# residential to commercial



## Surf29 (Aug 14, 2017)

For those of you who've worked residential new construction and made the switch to commercial. I just got hired on with a commercial new construction company and I feel I made it clear during the interview what my background is. (Lots of high end custom homes, some commercial sprinkled in, and plenty of service as well). Made it clear I'm aware I don't know everything but am extremely excited and motivated to learn . Things I can foresee being different obviously are the sheer size of pipe, mostly steel framing, and my biggest concern being getting used to not doing my own layout. (I can read plans, just not used to reading ones that show piping layout.)

Any input on what to anticipate or what to get familiar with from those who've made this transition would be greatly appreciated.


----------



## Surf29 (Aug 14, 2017)

Starting in about 10 days. Thanks!


----------



## GAN (Jul 10, 2012)

Good luck. Not knowing whether your Union or not, just watch yourself on a Union commercial job if your not familiar.

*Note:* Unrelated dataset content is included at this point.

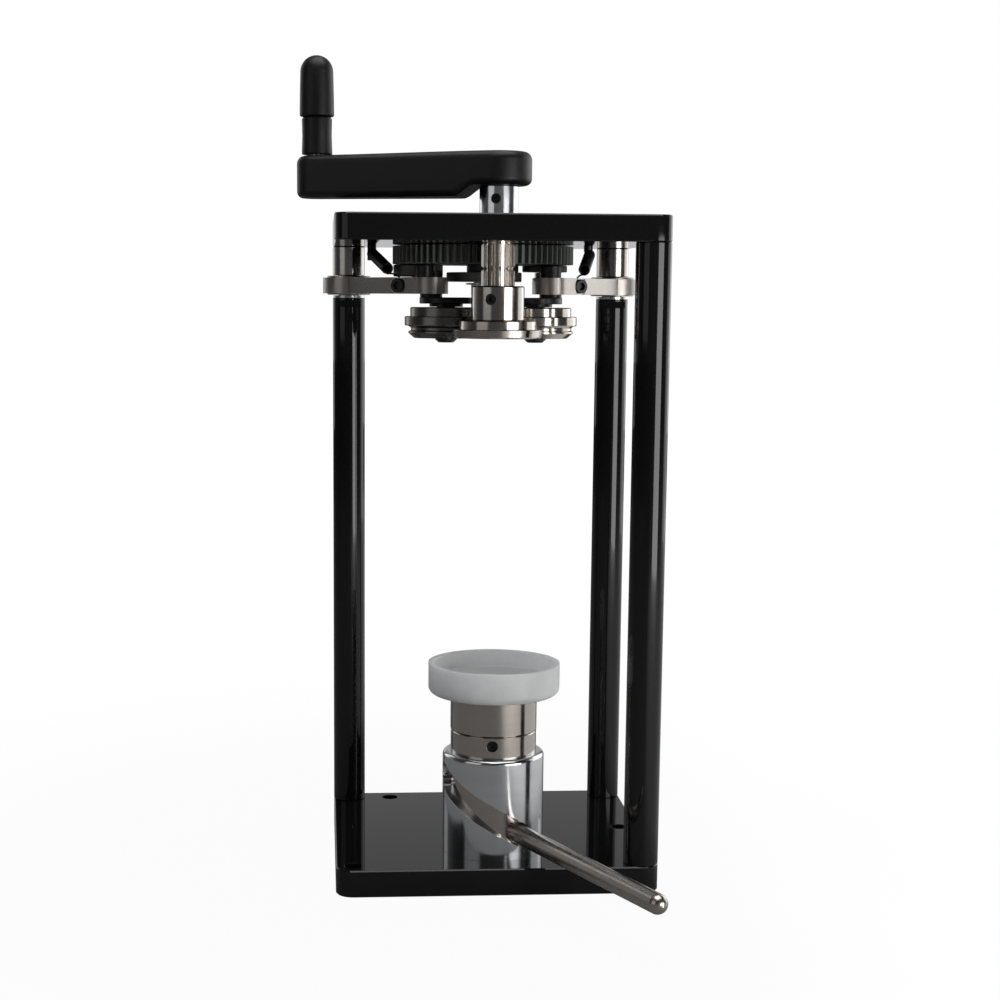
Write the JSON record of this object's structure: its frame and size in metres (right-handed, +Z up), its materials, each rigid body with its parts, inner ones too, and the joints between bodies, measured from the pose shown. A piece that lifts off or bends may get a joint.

Things like how close your material has to be so you don't need a laborer, When you must call other trades, etc.


----------



## Surf29 (Aug 14, 2017)

It is union and thanks for the input. Wouldn't have thought of that.


----------



## Plumbus (Aug 4, 2008)

With your background, you'll be fine. Relax, pipe is pipe. Just pay attention. What local in CA are you working out of?


----------



## Surf29 (Aug 14, 2017)

Thanks. Local 230


----------



## Flyout95 (Apr 13, 2012)

I'm my experience commercial tends to be a slower pace. I've found smarter plumbers on the commercial side, but we started split scale, and IMHO you have to be a moron to work for 7 bucks less an hour than your union brothers.


----------



## breplum (Mar 21, 2009)

Usually lots of all-thread rod. I will never go back to cutting with saw equip., hopefully your shop or you have a lever action rod cutter in both 3/8" and 1/2". 
Also, my most-favorite newer tool for no hub: Milwaukee's No Hub coupling power driver. https://www.amazon.com/Milwaukee-24...5325103&sr=1-2&keywords=milwaukee+no+hub+tool
Oh damn, what a wonderful tool.
As far as copper piping, hope you are fortunate enough to work where they are using ProPress equipment. Good luck.


----------



## Surf29 (Aug 14, 2017)

Thanks guys. Appreciate it! After I start I'll keep you updated


----------



## Plumbus (Aug 4, 2008)

breplum said:


> Usually lots of all-thread rod. I will never go back to cutting with saw equip., hopefully your shop or you have a lever action rod cutter in both 3/8" and 1/2".
> Also, my most-favorite newer tool for no hub: Milwaukee's No Hub coupling power driver. https://www.amazon.com/Milwaukee-24...5325103&sr=1-2&keywords=milwaukee+no+hub+tool
> Oh damn, what a wonderful tool.
> As far as copper piping, hope you are fortunate enough to work where they are using ProPress equipment. Good luck.


Marc
I checked out your website. Nice pics and very low CA Lic No. 
Ours is 180988. It's out second one. We got it in 1959 when we incorporated. 
I saw one yesterday on a tin knockers truck that was only 4 digits. The truck said the company was started in 1908. Wow. Now that's longevity.


----------



## CMcGinnis (Oct 3, 2017)

Thanks for your input Surf. It was helpful.


----------